§ SOURCE DATA

══════

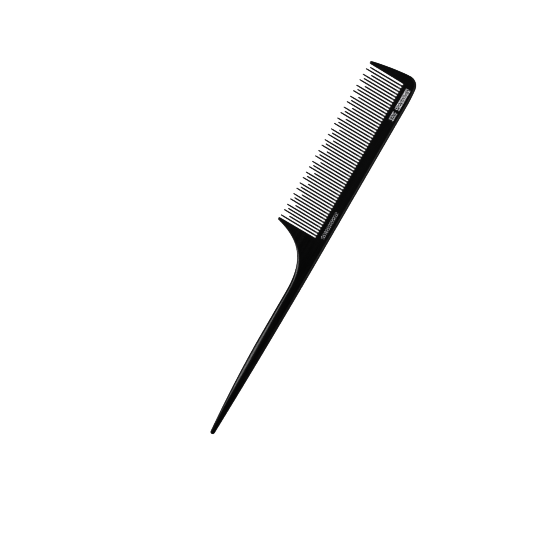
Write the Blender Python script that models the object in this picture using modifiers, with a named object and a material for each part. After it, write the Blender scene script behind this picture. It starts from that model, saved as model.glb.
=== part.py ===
"""Rat tail comb: a black moulding with one row of fine teeth and a long pointed tail.

The comb is modelled as the members that it is made of: the tail, the shoulder with the heel guard,
the spine, the head end with its own guard, and each tooth. Lengths are in metres.

Comb axes: X runs along the comb from the tail's point to the head, Y from the straight back edge
towards the tooth tips, and Z through the thickness. The comb lies flat on Z = 0, and an empty
moves it so that the bounding box is centred on the origin in X and Y.
"""

import math

import bmesh
import bpy
from mathutils import Vector
from mathutils.geometry import interpolate_bezier

# Whole comb
LENGTH = 0.2250  # tail's point to the outer edge of the head
WIDTH = 0.03045  # back edge to the tip of the heel guard
THICKNESS = 0.0040  # across the flat faces of the spine and shoulder
JOIN_GAP = 0.0003  # clearance between two members that meet

# Back edge: straight along the spine, with a slight rise towards each end
TAIL_RISE = 0.00145
TAIL_RISE_FROM = 0.1120
TAIL_RISE_POWER = 1.9
HEAD_RISE = 0.00050
HEAD_RISE_FROM = 0.2090

# Tail
TAIL_END = 0.0885  # where the tail meets the shoulder
TAIL_TOP = 0.00664  # Y of the tail's upper edge where the tail is widest
TAIL_FALL = 0.0028  # how far that edge drops at the point
TAIL_FALL_FROM = 0.0600
TAIL_FALL_POWER = 1.8
TAIL_POINT_RADIUS = 0.0012
TAIL_POINT_THICKNESS = 0.0022

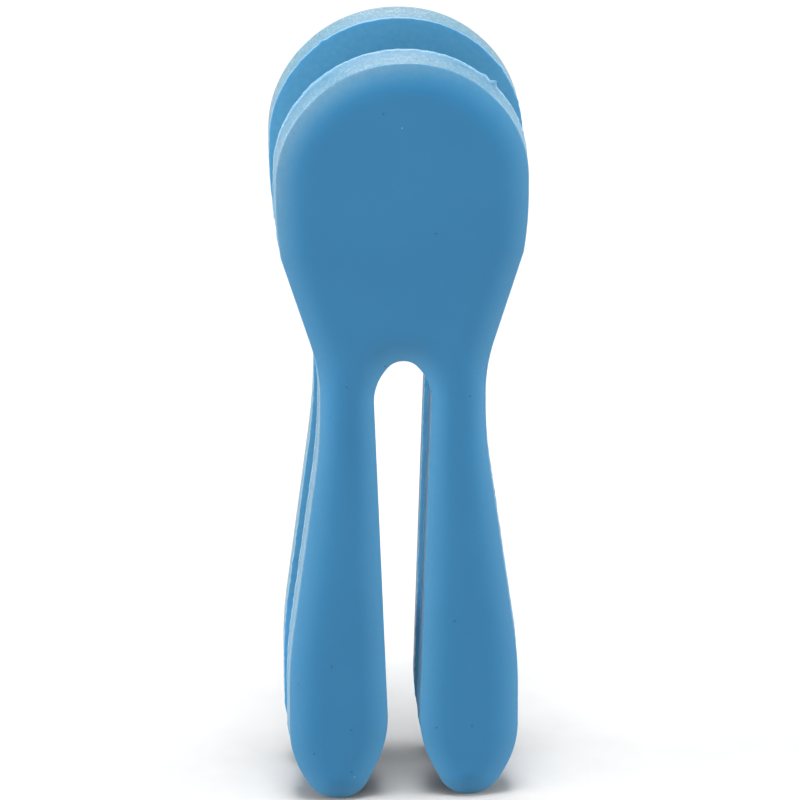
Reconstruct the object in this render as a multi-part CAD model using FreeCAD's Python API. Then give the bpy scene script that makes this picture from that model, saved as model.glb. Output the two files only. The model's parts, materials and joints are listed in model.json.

══════

§ TASK OBJECTIVE
Each record above should be repeated exactly as it appears.

§ FULL OUTPUT
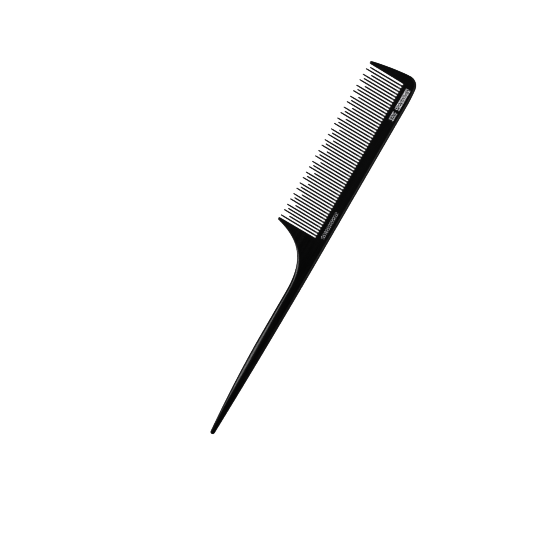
Write the Blender Python script that models the object in this picture using modifiers, with a named object and a material for each part. After it, write the Blender scene script behind this picture. It starts from that model, saved as model.glb.
=== part.py ===
"""Rat tail comb: a black moulding with one row of fine teeth and a long pointed tail.

The comb is modelled as the members that it is made of: the tail, the shoulder with the heel guard,
the spine, the head end with its own guard, and each tooth. Lengths are in metres.

Comb axes: X runs along the comb from the tail's point to the head, Y from the straight back edge
towards the tooth tips, and Z through the thickness. The comb lies flat on Z = 0, and an empty
moves it so that the bounding box is centred on the origin in X and Y.
"""

import math

import bmesh
import bpy
from mathutils import Vector
from mathutils.geometry import interpolate_bezier

# Whole comb
LENGTH = 0.2250  # tail's point to the outer edge of the head
WIDTH = 0.03045  # back edge to the tip of the heel guard
THICKNESS = 0.0040  # across the flat faces of the spine and shoulder
JOIN_GAP = 0.0003  # clearance between two members that meet

# Back edge: straight along the spine, with a slight rise towards each end
TAIL_RISE = 0.00145
TAIL_RISE_FROM = 0.1120
TAIL_RISE_POWER = 1.9
HEAD_RISE = 0.00050
HEAD_RISE_FROM = 0.2090

# Tail
TAIL_END = 0.0885  # where the tail meets the shoulder
TAIL_TOP = 0.00664  # Y of the tail's upper edge where the tail is widest
TAIL_FALL = 0.0028  # how far that edge drops at the point
TAIL_FALL_FROM = 0.0600
TAIL_FALL_POWER = 1.8
TAIL_POINT_RADIUS = 0.0012
TAIL_POINT_THICKNESS = 0.0022

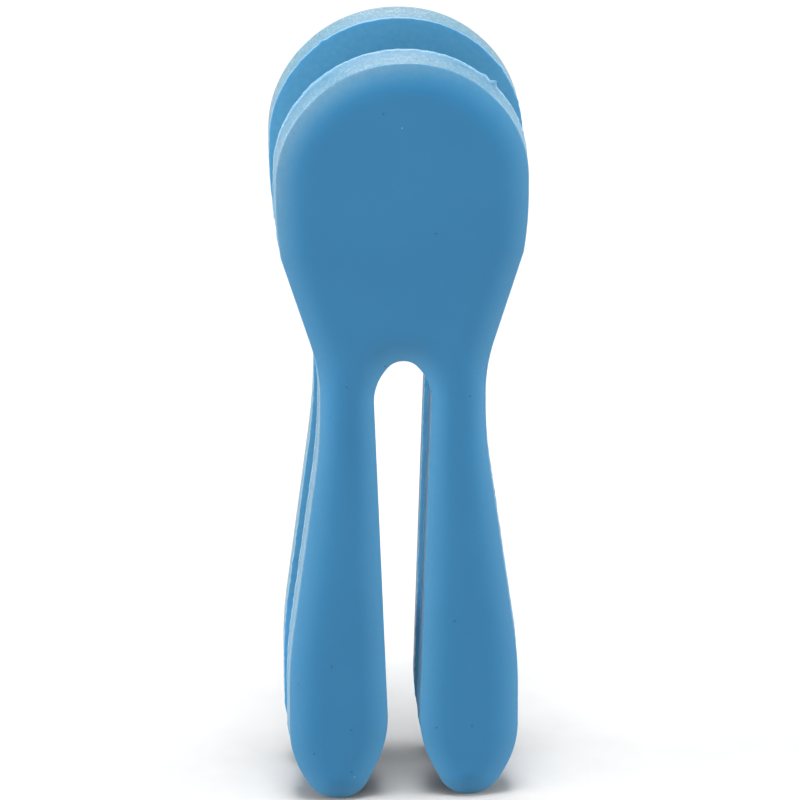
Reconstruct the object in this render as a multi-part CAD model using FreeCAD's Python API. Then give the bpy scene script that makes this picture from that model, saved as model.glb. Output the two files only. The model's parts, materials and joints are listed in model.json.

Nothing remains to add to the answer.